Майор позвонил по телефону и очень скоро разочарованно положил трубку.
— Да, Савинкова здесь нет. Он в Пинске. Вместе с генералом Булак-Балаховичем они собираются идти на Москву.
— На Москву? Это когда большевики только что покончили с Врангелем?! И у них не осталось никаких фронтов?! А армия в боевой готовности!
— Да-да! На Москву, на Москву! — оживился Чарноцкий. — Генерал Булак-Балахович! Вы о нем слышали?.. Не слышали?! Он был у Юденича. Брал Псков. Навел там порядок. Ну а когда поход на Петроград не удался, мы его пригласили к себе. И не жалеем! Нашей армии он очень помог партизанскими действиями. В самый ответственный момент он со своими молодцами в глубоком тылу у большевиков взял Пинск и прервал снабжение боеприпасами и продовольствием.

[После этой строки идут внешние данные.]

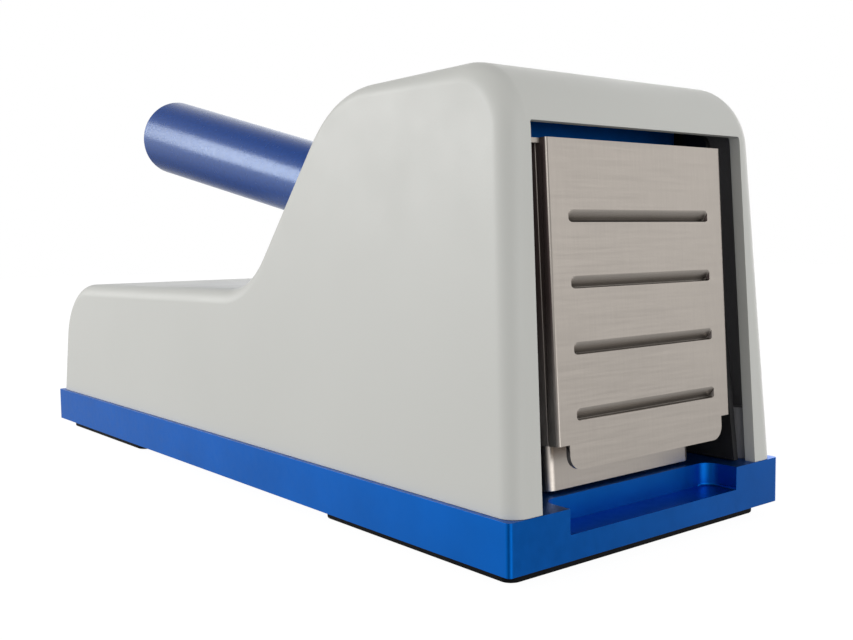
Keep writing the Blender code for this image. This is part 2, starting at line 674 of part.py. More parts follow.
def make_lever(pivot):
    blue = MATERIALS["blue_aluminium"]
    along_handle = (math.radians(HANDLE_RISE) - math.pi / 2, 0.0, 0.0)
    shape = extruded_shape(lever_outline(), -CHEEK_HALF, CHEEK_HALF, "YZ")
    lever = add("lever_head", shape, bench(0, 0, 0), blue, parent=pivot)
    mouth = bench(0, *handle_point(HANDLE_LENGTH))
    barrel_shape = rod_shape(BARREL_RADIUS, -BARREL_HALF, BARREL_HALF, 40)
    barrel = add("barrel", barrel_shape, bench(0, *PIVOT), turn=ALONG_X)
    socket = add("socket", rod_shape(SOCKET_RADIUS, -SOCKET_LENGTH, 0.0, 36), mouth, turn=along_handle)
    brow = box_shape((-BROW_HALF, BROW_Y[0], BROW_Z[0]), (BROW_HALF, BROW_Y[1], BROW_Z[1]))
    join(lever, barrel, socket, add("brow", brow, bench(0, 0, 0)))
    gap_front, gap_rear = ROLLER[0] - 9.0, ROLLER[0] + ROLLER_RADIUS + 2.0
    gap_half = ROLLER_HALF + GAP
    roller_gap = box_shape((-gap_half, gap_front, ROLLER[1] - 9.0), (gap_half, gap_rear, ROLLER[1] + 8.5))
    cross = bench(0, *handle_point(HANDLE_LENGTH + CROSS_PIN_BACK))
    cross_hole = hole("cross_pin_hole", CROSS_PIN_RADIUS + GAP, -25.0, 25.0, cross, ALONG_X)
    cut(
        lever,
        hole("pivot_bore", PIVOT_PIN_RADIUS + GAP, -40.0, 40.0, bench(0, *PIVOT), ALONG_X),
        hole("spigot_bore", SPIGOT_RADIUS + GAP, -SPIGOT_LENGTH - 2.0, 5.0, mouth, along_handle),
        add("roller_gap", roller_gap, bench(0, 0, 0)),
        hole("roller_pin_hole", ROLLER_PIN_RADIUS + GAP, -25.0, 25.0, bench(0, *ROLLER), ALONG_X),
        cross_hole,
    )
    end = HANDLE_LENGTH
    profile = [
        (HANDLE_END_RADIUS - 1.0, end), (HANDLE_END_RADIUS - 0.3, end - 0.3), (HANDLE_END_RADIUS, end - 1.0),
        (HANDLE_ROOT_RADIUS, GAP), (SPIGOT_RADIUS, GAP), (SPIGOT_RADIUS, -SPIGOT_LENGTH),
        (HANDLE_BORE, -SPIGOT_LENGTH), (HANDLE_BORE, end - PLUG_LENGTH - 1.0),
        (PLUG_RADIUS + GAP, end - PLUG_LENGTH - 1.0), (PLUG_RADIUS + GAP, end),
    ]
    tube = turned("handle_tube", profile, mouth, blue, along_handle, pivot, steps=40)
    cut(tube, cross_hole)
    plug = [
        (0.0, end - 0.2), (PLUG_RADIUS - 0.5, end - 0.2), (PLUG_RADIUS, end - 0.7),
        (PLUG_RADIUS, end - PLUG_LENGTH), (0.0, end - PLUG_LENGTH),
    ]
    turned("handle_end_plug", plug, mouth, blue, along_handle, pivot, steps=32)
    steel = MATERIALS["bright_steel"]
    add("handle_cross_pin", rod_shape(CROSS_PIN_RADIUS, -14.0, 14.0, 20), cross, steel, ALONG_X, pivot)
    roller_pin = rod_shape(ROLLER_PIN_RADIUS, -CHEEK_HALF, CHEEK_HALF, 20)
    add("roller_pin", roller_pin, bench(0, *ROLLER), steel, ALONG_X, pivot)
    ring(
        "press_roller", ROLLER_PIN_RADIUS + GAP, ROLLER_RADIUS, -ROLLER_HALF, ROLLER_HALF, bench(0, *ROLLER),
        steel, ALONG_X, pivot, steps=32,
    )


def make_pivot():
    pin_half = WEB_OUTSIDE + 2.4
    dark = MATERIALS["dark_steel"]
    place = bench(0, *PIVOT)
    pin = rod_shape(PIVOT_PIN_RADIUS, -pin_half, pin_half)
    add("pivot_pin", pin, place, MATERIALS["bright_steel"], ALONG_X)
    bore = PIVOT_PIN_RADIUS + GAP
    flange = (BARREL_HALF + GAP, WEB_INSIDE - GAP)
    for side, x_sign in (("left", -1), ("right", 1)):
        profile = [
            (8.0, flange[1]), (8.0, flange[0]), (bore, flange[0]), (bore, WEB_OUTSIDE), (5.7, WEB_OUTSIDE),
            (5.7, flange[1]),
        ]
        turned(f"pivot_bush_{side}", profile, place, MATERIALS["bearing_bronze"], outward(x_sign), steps=28)
        clip = WEB_OUTSIDE + GAP
        ring(f"pivot_clip_{side}", bore, 7.0, clip, clip + CLIP_THICKNESS, place, dark, outward(x_sign))


def make_housing_screws():
    head_down = (math.pi, 0.0, 0.0)
    for name, (x, y) in zip(("front_left", "front_right", "rear_left", "rear_right"), BOSSES):
        steel = MATERIALS["bright_steel"]
        pan_screw(f"housing_screw_{name}", 1.5, 3.1, 2.4, 16.0, bench(x, y, 6.7), head_down, steel)


def joint_origin(name, y, z):
    """An empty on a joint's axis, which the moving pieces are parented to."""
    empty = bpy.data.objects.new(name, None)
    empty.location = bench(0, y, z)
    PARTS.objects.link(empty)
    return empty


def main():
    make_base()
    make_housing()
    make_chassis()
    make_cross_members()
    make_front_plate()
    make_platen(joint_origin("platen_origin", PLATE_FRONT + PLATEN_GAP, ROD_Z))
    make_lever(joint_origin("pivot_origin", *PIVOT))
    make_pivot()
    make_housing_screws()


main()
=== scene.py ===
"""The looks of the bench tablet crusher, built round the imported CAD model.

Shapes are worked out in millimetres in the CAD's own layout: x across, y back from the front edge of the
base, z up from the bench. bench() turns them into the row frame's metres."""

import json
import math

import bmesh
import bpy
from mathutils import Matrix, Vector


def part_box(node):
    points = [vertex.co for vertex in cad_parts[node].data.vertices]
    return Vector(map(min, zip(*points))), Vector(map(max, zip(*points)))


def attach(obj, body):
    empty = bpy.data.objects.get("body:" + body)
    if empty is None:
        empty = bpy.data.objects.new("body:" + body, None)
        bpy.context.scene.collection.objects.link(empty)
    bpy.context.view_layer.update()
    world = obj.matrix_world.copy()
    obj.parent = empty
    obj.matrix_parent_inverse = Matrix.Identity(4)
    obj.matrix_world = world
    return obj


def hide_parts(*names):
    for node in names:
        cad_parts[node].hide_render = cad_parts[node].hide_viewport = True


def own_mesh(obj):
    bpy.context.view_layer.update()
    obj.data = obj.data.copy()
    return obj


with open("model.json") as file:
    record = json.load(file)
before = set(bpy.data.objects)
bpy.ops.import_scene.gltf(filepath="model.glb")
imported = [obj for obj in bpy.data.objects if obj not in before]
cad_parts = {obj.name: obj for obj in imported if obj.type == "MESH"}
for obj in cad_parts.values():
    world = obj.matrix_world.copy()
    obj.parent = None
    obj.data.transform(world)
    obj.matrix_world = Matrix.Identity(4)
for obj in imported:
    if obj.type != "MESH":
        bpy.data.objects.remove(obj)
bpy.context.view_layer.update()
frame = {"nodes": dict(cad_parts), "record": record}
NODES = frame["nodes"]
MM = 0.001
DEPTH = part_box("base_plate")[1].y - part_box("base_plate")[0].y

# Heights, lean and gap that several pieces share
BASE_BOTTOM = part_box("base_plate")[0].z / MM
BASE_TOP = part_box("base_plate")[1].z / MM
SHELL_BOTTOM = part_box("housing_shell")[0].z / MM
GAP = 0.3
FRONT_LEAN = 0.057  # how far the front and the plates lean back for each millimetre up
LEAN = math.atan(FRONT_LEAN)


def bench(x, y, z):
    """A point in the row frame from millimetres across, back from the base's front edge, and up."""
    return Vector((x * MM, y * MM - DEPTH / 2, z * MM))


# ---------------------------------------------------------------- mesh tools


def arc_corner(corners, i, steps):
    """The points that round corner i of a list of (u, v, radius) corners."""
    u, v, radius = corners[i]
    here = Vector((u, v))
    if not radius:
        return [here]
    back = (Vector(corners[i - 1][:2]) - here).normalized()
    ahead = (Vector(corners[(i + 1) % len(corners)][:2]) - here).normalized()
    half = back.angle(ahead) / 2
    centre = here + (back + ahead).normalized() * (radius / math.sin(half))
    first = here + back * (radius / math.tan(half)) - centre
    last = here + ahead * (radius / math.tan(half)) - centre
    sweep = first.angle_signed(last)
    return [centre + Matrix.Rotation(-sweep * n / steps, 2) @ first for n in range(steps + 1)]


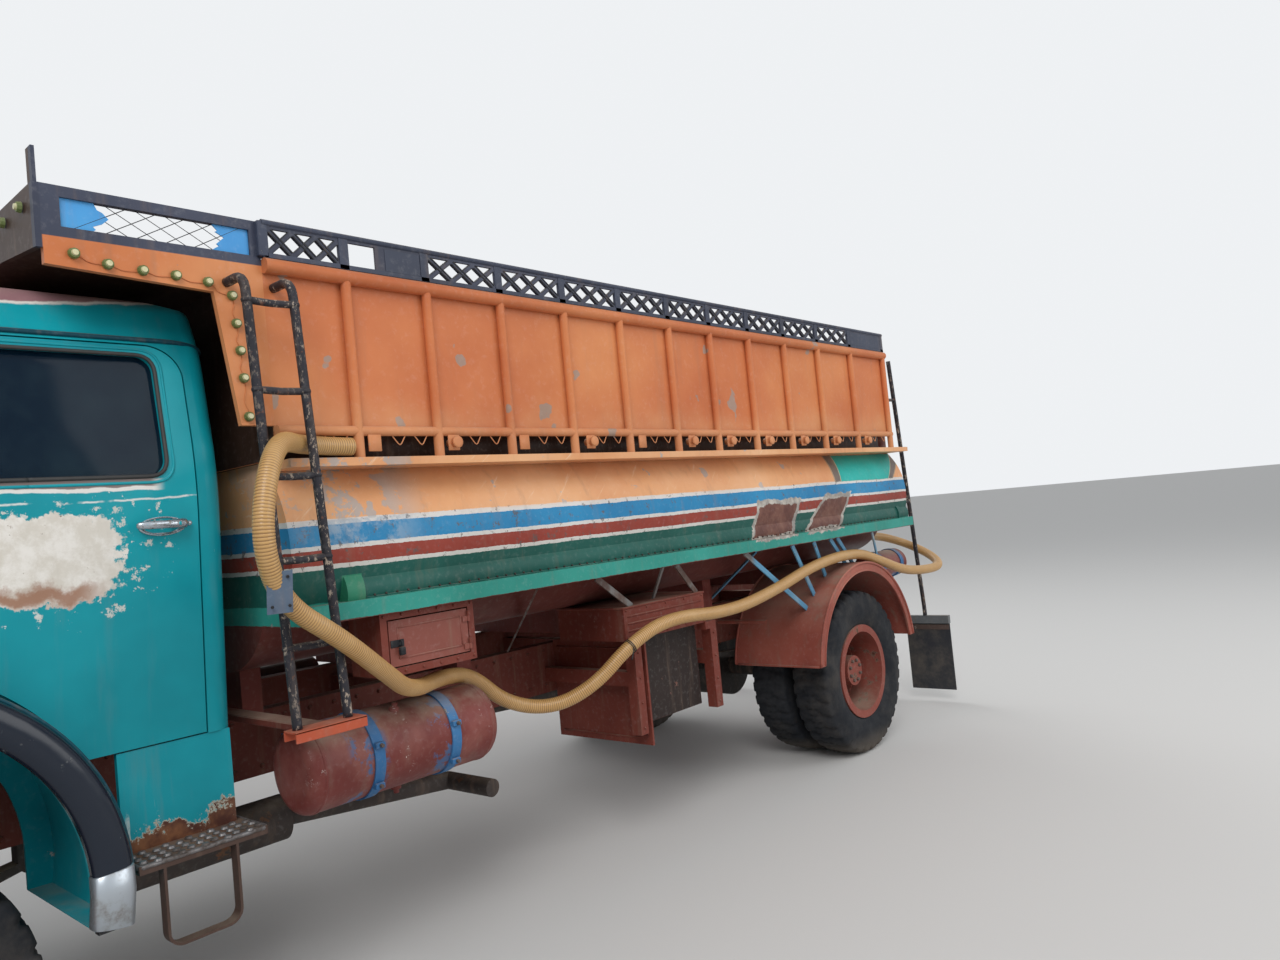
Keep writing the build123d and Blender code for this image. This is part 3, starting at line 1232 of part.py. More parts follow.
# Discharge pipes at the tank's rear: the drain with its valve, and the outlet with a nozzle
drain_x = 0
drain_z = 1330
drain_radius = 60
outlet_x = 658
outlet_z = 1321
outlet_radius = 26
outlet_end_y = 3492
hose_diameter = 64
fill_x = 1000
fill_radius = 32
fill_z = 1640
fill_top = 2690
fill_collar_radius = 45
fill_collar_length = 50
with BuildPart() as discharge_pipes:
    rod((drain_x, tank_rear_y, drain_z), (drain_x, tank_rear_y + 180, drain_z), drain_radius)
    rod((drain_x, tank_rear_y + 110, drain_z), (drain_x, tank_rear_y + 110, drain_z + 140), 18)
    rod((drain_x, tank_rear_y + 160, drain_z), (drain_x, tank_rear_y + 185, drain_z), drain_radius + 22)
    rod((outlet_x, tank_rear_y, outlet_z), (outlet_x, outlet_end_y, outlet_z), outlet_radius)
    rod((outlet_x, outlet_end_y - 45, outlet_z), (outlet_x, outlet_end_y, outlet_z), hose_diameter / 2 + 6)
    rod((outlet_x, tank_rear_y + 90, outlet_z), (outlet_x, tank_rear_y + 90, outlet_z + 90), 12)
    rod((fill_x, tank_rear_y, fill_z), (fill_x, tank_rear_y + 110, fill_z), fill_radius)
    rod((fill_x, tank_rear_y + 110, fill_z - fill_radius), (fill_x, tank_rear_y + 110, fill_top), fill_radius)
    rod((fill_x, tank_rear_y + 110, fill_top - fill_collar_length), (fill_x, tank_rear_y + 110, fill_top),
        fill_collar_radius)
finish(discharge_pipes.part, "discharge_pipes")

# Hose: laid along the left side from its open end above the ledge to the outlet
hose_route = [
    (1238, -1205, 1993),
    (1244, -1395, 1997),
    (1388, -1545, 2003),
    (1497, -1655, 1878),
    (1518, -1695, 1678),
    (1448, -1612, 1500),
    (1412, -1405, 1360),
    (1305, -1190, 1208),
    (1172, -1005, 1094),
    (1010, -745, 1092),
    (895, -510, 1052),
    (870, -310, 880),
    (960, -110, 822),
    (1085, 50, 905),
    (1180, 195, 1062),
    (1225, 440, 1153),
    (1238, 920, 1112),
    (1222, 1375, 1160),
    (1208, 1890, 1262),
    (1208, 2400, 1286),
    (1210, 2725, 1197),
    (1212, 3040, 1100),
    (1216, 3370, 1062),
    (1200, 3724, 1060),
    (1042, 3900, 1136),
    (818, 3900, 1244),
    (outlet_x, 3728, outlet_z),
    (outlet_x, outlet_end_y, outlet_z),
]
hose_points = [Vector(*point) for point in hose_route]
hose_radii = []
for before, corner, after in zip(hose_points, hose_points[1:], hose_points[2:]):
    shorter = min((corner - before).length, (after - corner).length)
    turn = (corner - before).get_angle(after - corner)
    hose_radii.append(0.45 * shorter / tan(radians(turn) / 2))
with BuildPart() as suction_hose:
    with BuildLine() as hose_path:
        FilletPolyline(*hose_points, radius=hose_radii)
    with BuildSketch(Plane(origin=hose_points[0], z_dir=hose_points[1] - hose_points[0])):
        Circle(hose_diameter / 2)
    sweep()
hose_length = sum(edge.length for edge in hose_path.edges())
hose_ratio = suction_hose.part.volume / (pi * hose_diameter**2 / 4 * hose_length)
print("hose radii", [round(radius) for radius in hose_radii])
print("hose length", round(hose_length), "tube volume over section times length", round(hose_ratio, 4))
finish(suction_hose.part, "suction_hose")

# Fuel tank on the right, on two arms from the rail
fuel_x = (-1130, -620)
fuel_y = (-1250, -350)
fuel_z = (640, 1050)
with BuildPart() as fuel_tank:
    with BuildSketch(cross_plane(fuel_y[1])) as fuel_section:
        with Locations(((fuel_x[0] + fuel_x[1]) / 2, (fuel_z[0] + fuel_z[1]) / 2)):
            RectangleRounded(fuel_x[1] - fuel_x[0], fuel_z[1] - fuel_z[0], 80)
    extrude(fuel_section.sketch, amount=fuel_y[1] - fuel_y[0])
    for y in (fuel_y[0] + 150, fuel_y[1] - 150):
        block((fuel_x[1] - 5, -rail_outer_x), (y - 30, y + 30), (rail_bottom + 40, rail_bottom + 120))
finish(fuel_tank.part, "fuel_tank")

# Exhaust: a silencer under the left rail with its tail pipe turned out
silencer_radius = 85
with BuildPart() as exhaust_pipe:
    rod((620, -1900, 640), (620, -1250, 640), silencer_radius)
    rod((620, -1250, 640), (620, -470, 560), 38)
    rod((620, -470, 560), (900, -450, 553), 38)
    with Locations((620, -470, 560)):
        Sphere(38)
    block((rail_outer_x, 600), (-1620, -1580), (rail_bottom + 20, rail_bottom + 60))
    block((560, 600), (-1620, -1580), (700, rail_bottom + 60))
finish(exhaust_pipe.part, "exhaust_pipe")
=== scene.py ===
"""The looks of a short-bonnet water tanker truck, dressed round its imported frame, in metres."""
import json
import math

import bmesh
import bpy
from mathutils import Matrix, Vector

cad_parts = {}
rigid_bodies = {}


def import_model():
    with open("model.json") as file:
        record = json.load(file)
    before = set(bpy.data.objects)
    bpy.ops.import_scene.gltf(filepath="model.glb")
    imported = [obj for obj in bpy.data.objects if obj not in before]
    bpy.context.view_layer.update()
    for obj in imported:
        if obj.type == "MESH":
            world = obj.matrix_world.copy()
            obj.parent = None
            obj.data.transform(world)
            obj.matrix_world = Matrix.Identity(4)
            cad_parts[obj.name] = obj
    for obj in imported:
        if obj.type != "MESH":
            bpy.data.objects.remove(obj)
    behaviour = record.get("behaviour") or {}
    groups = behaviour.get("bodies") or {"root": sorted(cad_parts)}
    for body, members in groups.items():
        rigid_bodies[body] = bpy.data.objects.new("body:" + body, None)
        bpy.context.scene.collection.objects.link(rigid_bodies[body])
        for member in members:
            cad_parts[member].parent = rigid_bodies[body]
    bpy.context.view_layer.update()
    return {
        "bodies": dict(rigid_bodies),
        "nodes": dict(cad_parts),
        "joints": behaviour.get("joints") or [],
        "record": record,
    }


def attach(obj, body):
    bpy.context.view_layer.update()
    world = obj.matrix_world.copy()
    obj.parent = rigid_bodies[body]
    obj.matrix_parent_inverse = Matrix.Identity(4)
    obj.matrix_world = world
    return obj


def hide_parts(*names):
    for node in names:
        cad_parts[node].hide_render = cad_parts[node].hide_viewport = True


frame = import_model()
cad = frame["nodes"]

# Studio: a pale floor under even light, seen from beside the truck's left front corner at the
# height of a standing person, with the slight tilt of a hand-held view.
scene = bpy.context.scene
scene.view_settings.view_transform = "Standard"
right = Vector((0.75136, 0.65295, -0.09546))
up = Vector((0.09566, 0.03536, 0.99479))
ahead = Vector((-0.65293, 0.75657, 0.03589))
view_lens = bpy.data.cameras.new("view")
view_lens.lens = 25.875
view_lens.sensor_width = 36
view_lens.clip_end = 400
viewer = bpy.data.objects.new("view", view_lens)
viewer.matrix_world = Matrix(((right.x, up.x, -ahead.x, 4.08), (right.y, up.y, -ahead.y, -2.979),
                              (right.z, up.z, -ahead.z, 1.666), (0, 0, 0, 1)))
scene.collection.objects.link(viewer)
scene.camera = viewer


class Value:
    """What a material works out at each place, open to plain sums with numbers and other values."""

    def __init__(self, socket):
        self.socket = socket
        self.tree = socket.id_data

    def __add__(self, other):
        return calc("ADD", self, other)

    def __sub__(self, other):
        return calc("SUBTRACT", self, other)

    def __rsub__(self, other):
        return calc("SUBTRACT", other, self)

    def __mul__(self, other):
        return calc("MULTIPLY", self, other)

    def __truediv__(self, other):
        return calc("DIVIDE", self, other)

    def __pow__(self, other):
        return calc("POWER", self, other)

    def __abs__(self):
        return calc("ABSOLUTE", self)

    __radd__ = __add__
    __rmul__ = __mul__


def put(node, inputs):
    """Link inputs of a node to values or sockets, and set the plain ones."""
    for key, value in inputs.items():
        value = value.socket if isinstance(value, Value) else value
        if isinstance(value, bpy.types.NodeSocket):
            node.id_data.links.new(value, node.inputs[key])
        else:
            node.inputs[key].default_value = value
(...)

— Да, я припоминаю: кое-что слышал о делах генерала Балахо-вича; о Камень-Каширском погроме у нас кричали.
— И это было. Но не погром, а разгром большевиков, стрелявших по балаховцам из окон, с крыш, с перекрестков. Ну, об этом мы еще поговорим. Итак, решено, идите в отель «Брюль». Оттуда вас переправят к Борису Савинкову в Пинск, — объявил мне майор.
С этим мы поднялись и готовы были проститься. Но Чарноцкий вдруг замялся... Посмотрел на мое рубище и сначала раздумчиво, а потом решительно предложил:
— Знаете, лучше я дам вам «документ подружий» в Пинск. Это наша проездная литера «А». С этим документом вы легче и скорее доедете. Должен вас огорчить: в здешних русских организациях большие свары из-за личных дел и партийных счетов. Начнут вас посылать от одного начальника к другому. А начальников много — до весны не уедете! А по секрету, как старому соратнику, скажу вам: Савинкова в русской эмиграции не любят, конечно, за прошлое, а главное — за то, что он идет с поляками.
Я поблагодарил майора за любезность и попросил выдать мне военные документы. А про себя подумал, что прежние дружеские наши отношения остались в дореволюционном прошлом.
Через несколько минут машинистка принесла мое «дело» и листок размером с почтовую страничку. Это и был «документ подружий». Чарноцкий его подписал, приложил печать и протянул мне, да сейчас же обратно взял.
— Делать так делать! Ведь у вас такой вид, что и с «документом подружим» вы попадете в комиссариат! Никто не поверит, что вы капитан!
Он присел к столу и торопливо написал удостоверение в том, что я действительно капитан русской армии, перешедший на сторону польских войск и изъявивший желание вступить в ряды Русской Народной армии. Всем властям, военным и гражданским, надлежит, оказывать поименованному лицу всемерную помощь. Отстукала машинка и эту бумажку. — Ну, теперь, кажется, все! С Богом! Можете ехать! Я поблагодарил господина майора за участие, пожали мы друг другу руки. И я неторопливо пошел по коридору. А мысли горькие в голове! Родины лишился, от своего народа ушел! Куда? Зачем?! — ныло сердце. А разум твердо и сухо отвечал: ушел для борьбы за Родину и Свободу с захватчиками власти!